■ OBJECTIVE:
Give only the number of lines in the listing below where the string "that" occurs.
====== THE RECORDS
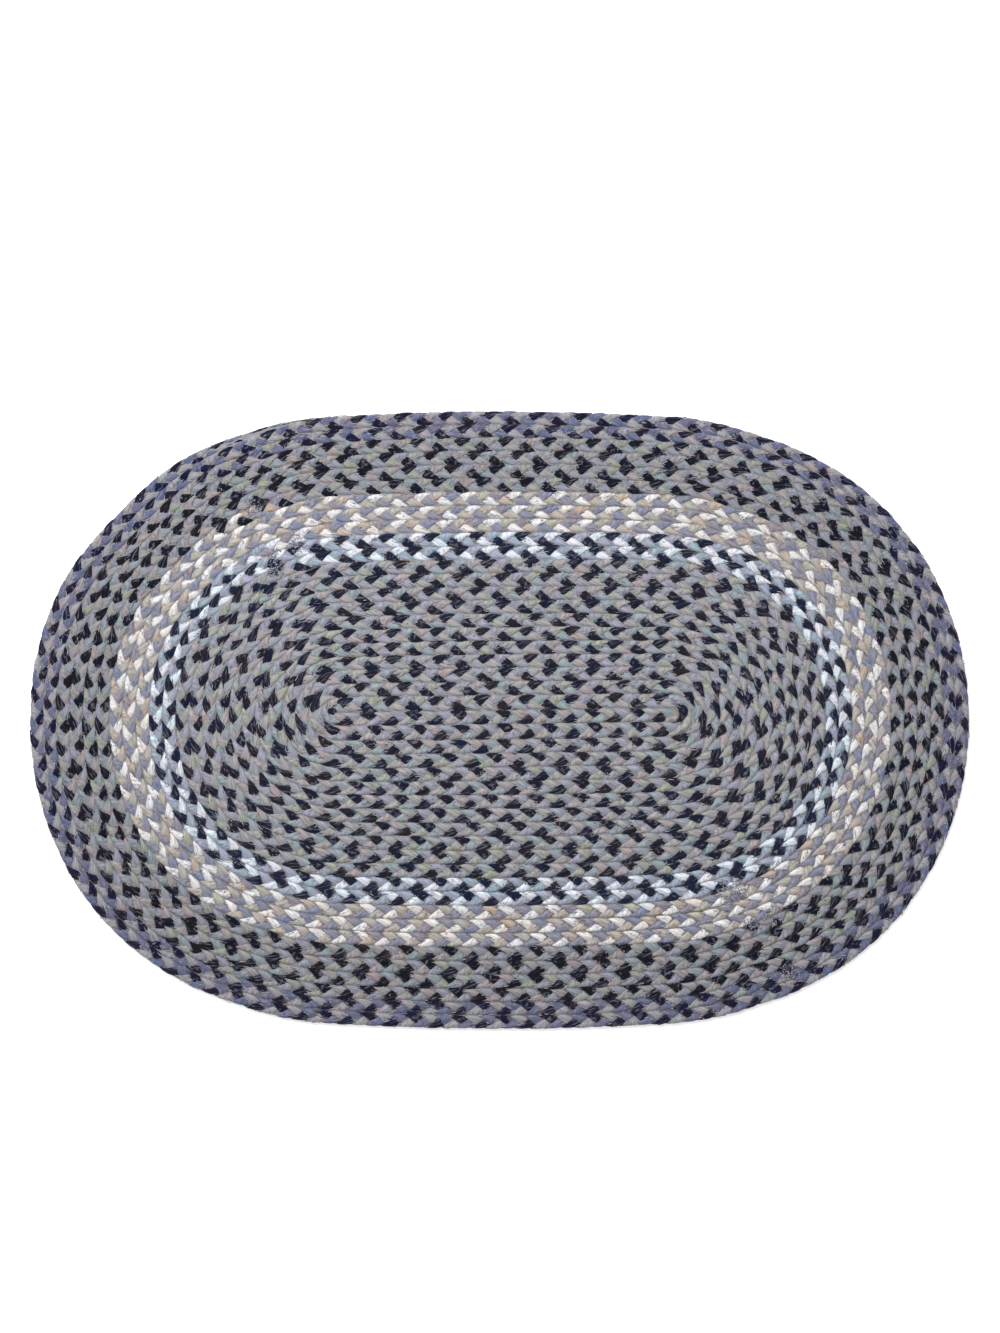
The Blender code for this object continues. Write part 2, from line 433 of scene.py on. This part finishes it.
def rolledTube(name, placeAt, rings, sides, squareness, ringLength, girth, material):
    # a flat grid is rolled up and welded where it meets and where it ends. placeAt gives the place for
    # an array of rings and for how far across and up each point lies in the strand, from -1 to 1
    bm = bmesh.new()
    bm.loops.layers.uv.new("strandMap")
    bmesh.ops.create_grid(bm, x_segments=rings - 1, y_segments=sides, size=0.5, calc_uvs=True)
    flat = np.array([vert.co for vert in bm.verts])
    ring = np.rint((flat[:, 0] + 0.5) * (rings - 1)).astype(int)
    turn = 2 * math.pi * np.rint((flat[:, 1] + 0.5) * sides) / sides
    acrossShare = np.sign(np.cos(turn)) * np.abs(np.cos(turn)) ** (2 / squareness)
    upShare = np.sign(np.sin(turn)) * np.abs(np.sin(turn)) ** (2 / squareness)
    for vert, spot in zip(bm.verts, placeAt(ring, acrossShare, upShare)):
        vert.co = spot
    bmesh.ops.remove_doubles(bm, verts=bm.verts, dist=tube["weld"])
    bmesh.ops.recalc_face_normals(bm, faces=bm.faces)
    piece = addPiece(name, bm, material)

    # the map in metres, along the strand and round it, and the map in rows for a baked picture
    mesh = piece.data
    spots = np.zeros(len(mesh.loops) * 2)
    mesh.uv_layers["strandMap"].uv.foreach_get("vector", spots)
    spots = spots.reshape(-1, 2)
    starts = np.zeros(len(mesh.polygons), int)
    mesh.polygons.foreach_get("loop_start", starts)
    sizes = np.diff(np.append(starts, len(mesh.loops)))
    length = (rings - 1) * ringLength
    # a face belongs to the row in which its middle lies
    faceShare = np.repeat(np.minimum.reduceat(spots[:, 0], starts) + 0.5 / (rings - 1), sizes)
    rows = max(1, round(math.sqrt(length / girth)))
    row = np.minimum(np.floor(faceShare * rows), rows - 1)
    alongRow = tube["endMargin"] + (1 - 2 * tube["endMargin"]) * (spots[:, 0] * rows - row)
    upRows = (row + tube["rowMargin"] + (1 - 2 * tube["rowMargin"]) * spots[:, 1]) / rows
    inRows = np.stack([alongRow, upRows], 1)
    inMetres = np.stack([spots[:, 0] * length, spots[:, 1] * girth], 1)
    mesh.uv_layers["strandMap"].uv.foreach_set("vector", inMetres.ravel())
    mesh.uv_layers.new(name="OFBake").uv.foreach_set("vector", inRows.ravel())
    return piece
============
====== THE RECORDS
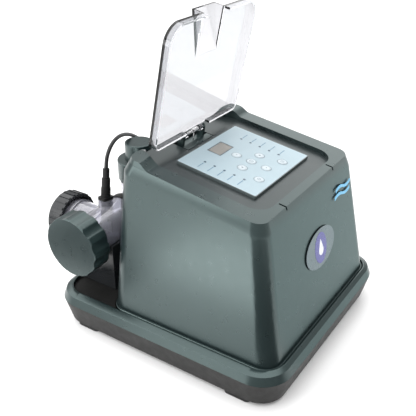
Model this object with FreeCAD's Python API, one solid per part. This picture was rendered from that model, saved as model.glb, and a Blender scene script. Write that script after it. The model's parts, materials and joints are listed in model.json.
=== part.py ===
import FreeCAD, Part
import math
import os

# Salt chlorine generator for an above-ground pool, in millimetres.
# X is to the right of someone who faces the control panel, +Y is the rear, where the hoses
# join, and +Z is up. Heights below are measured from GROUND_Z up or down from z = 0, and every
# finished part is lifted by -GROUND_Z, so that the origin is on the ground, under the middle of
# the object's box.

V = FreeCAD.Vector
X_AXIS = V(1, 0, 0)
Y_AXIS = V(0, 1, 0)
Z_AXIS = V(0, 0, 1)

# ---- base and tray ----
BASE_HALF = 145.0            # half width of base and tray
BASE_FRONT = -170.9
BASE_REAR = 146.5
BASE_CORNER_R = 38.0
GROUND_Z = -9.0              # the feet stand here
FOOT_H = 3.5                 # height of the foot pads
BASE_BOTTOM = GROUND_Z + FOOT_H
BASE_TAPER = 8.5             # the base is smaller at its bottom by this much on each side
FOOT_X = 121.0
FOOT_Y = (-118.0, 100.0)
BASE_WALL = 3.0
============
■ ANSWER:
2